Deploy and/or replicate: LANs, WANs, Wireless of all softs, intermediate routing, C4 Systems (Military Command, Control, Communications, and Computers), US and Foreign military communications infrastructures, including satellite, satcom, maritime, tactical, and Mobile Ad Hoc Networks (MANETs), US and foreign military net-centric assets (including Unmanned Aerial Vehicles, Weapons, and Radar Systems)

TASK 8 - TIME DILATION/CONTRACTION



Develop technology to accelerate or decelerate test time to clock time

TASK 9 - ENCAPSULATION



Comply with all Security Classification Guidelines





WOW. OK, that sound very cool. Where are we right now?

Some folks are already hiring to help build out their phase II. For instance, CTC: Senior Systems Engineer, and L-3 Global Security and Engineering Solutions: Senior Systems Engineer, which was just posted yesterday.

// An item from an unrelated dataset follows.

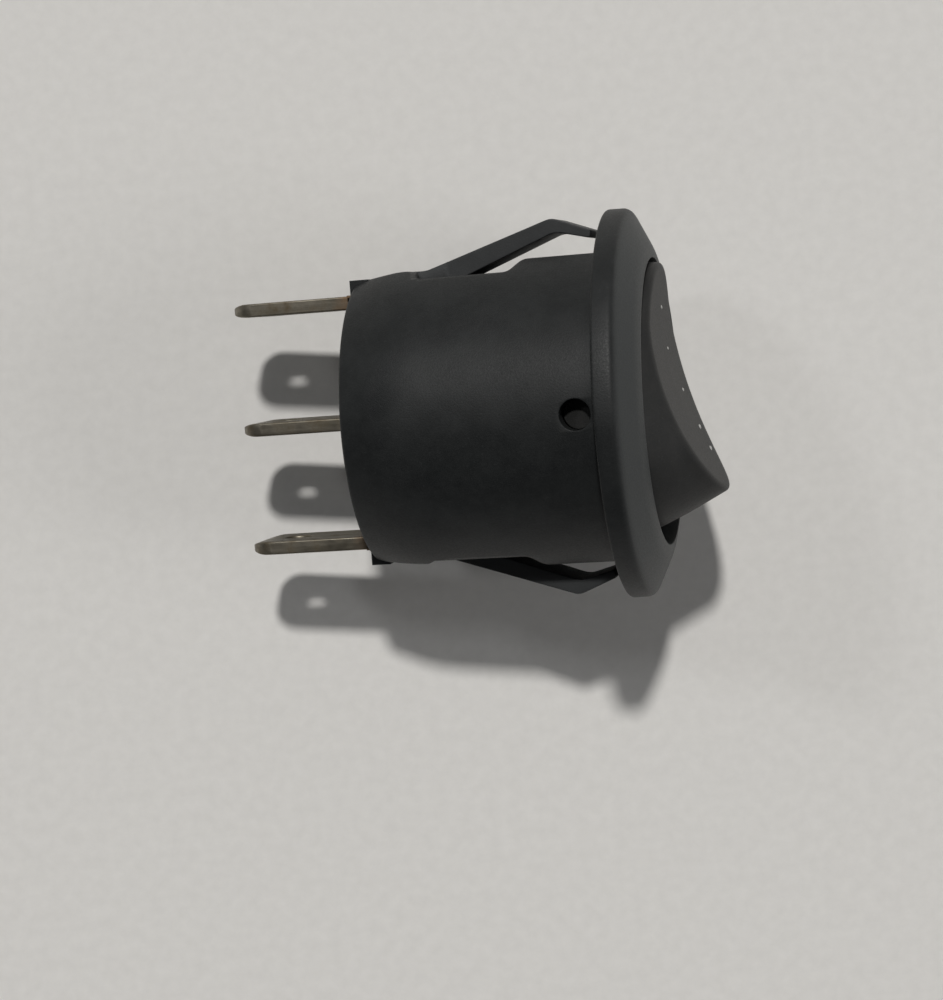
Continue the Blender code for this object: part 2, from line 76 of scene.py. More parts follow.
# Fine shape of the housing. X counts from the seating face, radii and floors from the barrel's axis.
BEZEL_RADIUS = HOUSING_HIGH.y
BEZEL_RIM_HEIGHT = 1.2 * MM
BEZEL_CONE_TOP = 2.24 * MM
BEZEL_CONE_RADIUS = 9.35 * MM
BEZEL_HEIGHT = HOUSING_HIGH.x - SEAT_X
OPENING_RADIUS = 8.5 * MM
BARREL_RADIUS = 9.7 * MM
BARREL_LENGTH = SEAT_X - HOUSING_LOW.x
BARREL_MID = (-12.2 * MM, 9.5 * MM)
BARREL_REAR_RADIUS = 8.65 * MM
WELL_DEPTH = 4.8 * MM
CAVITY_RADIUS = 7.0 * MM
COVER_SEAT = (-13.7 * MM, 7.95 * MM)
FLAT_FRONT = 8.95 * MM
FLAT_CREST = {"upper": 8.75 * MM, "lower": 8.45 * MM}
FLAT_REAR = 8.3 * MM
POCKET_FLOOR = 8.25 * MM
POCKET_FRONT_X = -5.4 * MM
POCKET_STEP_X = -4.7 * MM
POCKET_REAR_X = -11.2 * MM
RECESS_FLOOR = 7.55 * MM
RECESS = (-11.7 * MM, -6.1 * MM)
RECESS_HALF_WIDTH = 2.0 * MM
WINDOW = (-5.7 * MM, -0.5 * MM)
WINDOW_FLOOR = 8.1 * MM
WINDOW_HALF_WIDTH = 2.3 * MM
CHANNEL_FRONT_X = -12.4 * MM
CHANNEL_HALF_WIDTH = 2.7 * MM
NOTCH_FRONT_X = -14.1 * MM
NOTCH_HALF_WIDTH = 3.0 * MM
TRUNNION_HOLE_RADIUS = 0.9 * MM
EDGE = 0.12 * MM

# Ends of the cutting shapes, clear of the housing behind it and around it.
BEHIND_X = -BARREL_LENGTH - 1 * MM
OUTSIDE = 13 * MM

# Snap arms. The bend counts along X from the hinge, its rows from the seating face in millimetres.
ARM_SPLAY_DEG = {"upper": 1.3, "lower": 0.0}
ARM_BEND_END = 1.5 * MM
ARM_BEND_ROWS = (-11.2, -11.0, -10.8, -10.6, -10.4, -10.2, -10.0, -9.8, -9.4)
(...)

The latter wants someone with 17 years experience (14 if you have a PhD) to:

Participate in development of the Concept of Operations and prepare Preliminary Design Review (PDR) for large scale, multi-level secure, multi-floor National Cyber Range (NCR.) Apply Cyber Security engineering and Computer Forensics technology in design of a test bed (Range) capable of supporting multiple, simultaneous, segmented tests of emerging and future defensive and offensive Cyber technology. Plan, organize and structure operations of the Range. Specify staff roles, technical skills, training and certifications required to meet operational requirements.

Manage layout and physical design of facility and development of Test & Evaluation (T&E) processes. Coordinate pre-approval of Range physical and information security certifications and procedures during PDR development.


Do you believe? It might be a great time to get a great job!